LeBlanc described the Control Board’s audit practice and enforcement tools. "Our agents conduct unannounced audits and review electronic logs and meters to verify theoretical and actual performance. Because machines are subject to testing, certification and periodic inspection, it would be both difficult and reckless for a licensee to attempt deliberate over-holding", he said.

The board enforces Regulation 14, which requires gaming devices to demonstrate mathematically consistent payback percentages and prohibits per-wager returns below 75 percent. Nevada also levies a 6.75 percent tax on gaming win, which is remitted to the state general fund.

Eberwein noted that although manufacturers developed server-based systems about 25 years ago to change configurations centrally, adoption has been uneven. "Network bandwidth, mixed-vendor floors and the operational burden of downloading themes and configurations to thousands of machines have limited widespread use of server-based reconfiguration", he said. He added that switching a machine between its preset configurations takes only minutes, but doing so across a whole floor can create logistical challenges.

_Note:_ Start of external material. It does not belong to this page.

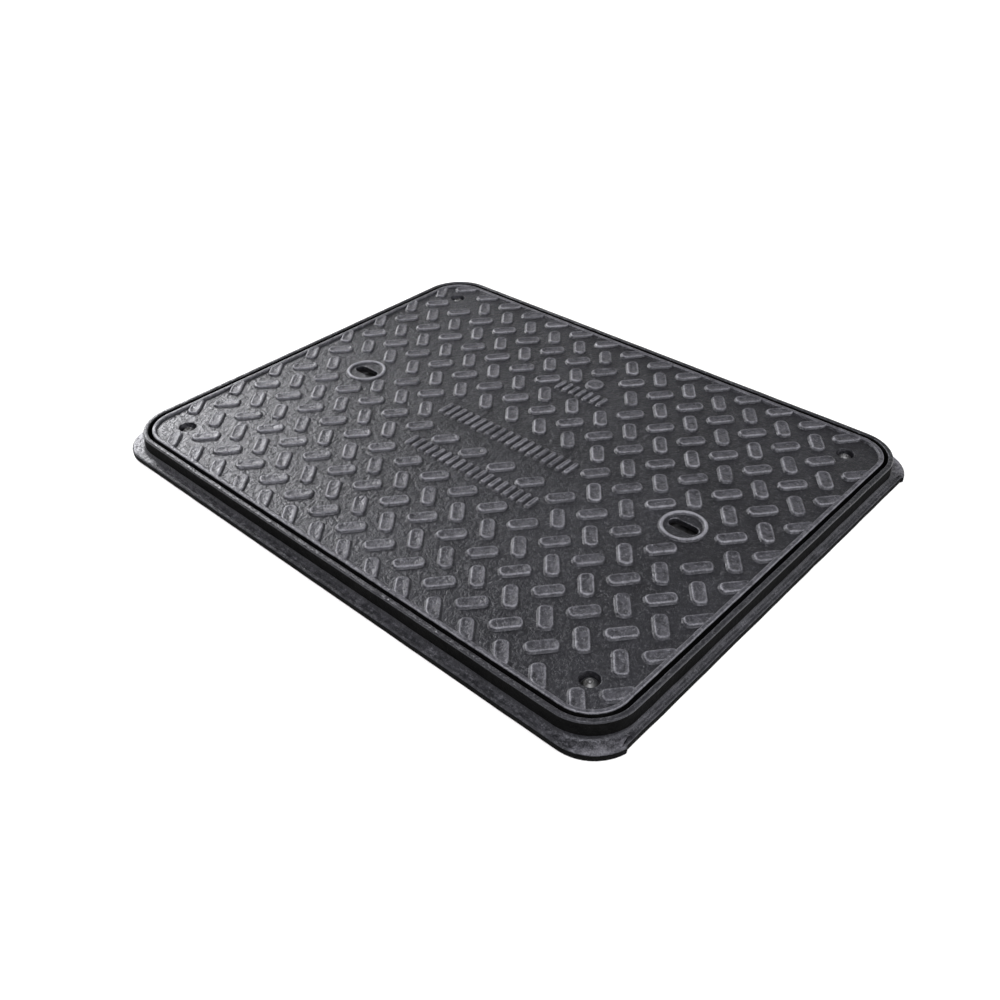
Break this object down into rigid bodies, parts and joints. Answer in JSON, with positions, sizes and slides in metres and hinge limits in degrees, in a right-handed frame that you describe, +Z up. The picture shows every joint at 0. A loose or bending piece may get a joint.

Audit Practices and Analytical Limits

UNLV and regulators agree that statistical volatility matters: millions of spins are typically required for observed hold to converge on theoretical hold, and many machine models remain on casino floors for only months before replacement. That combination of short product life cycles and inherent randomness helps explain monthly variation even as the long-term averages trend upward.

Industry analysts say the findings warrant continued oversight and transparency. As UNLV’s report makes clear, small shifts in hold aggregated across Nevada’s thousands of machines can have meaningful impacts on revenue distribution between operators and players, and they underscore the importance of robust, ongoing audits by the Gaming Control Board and independent labs.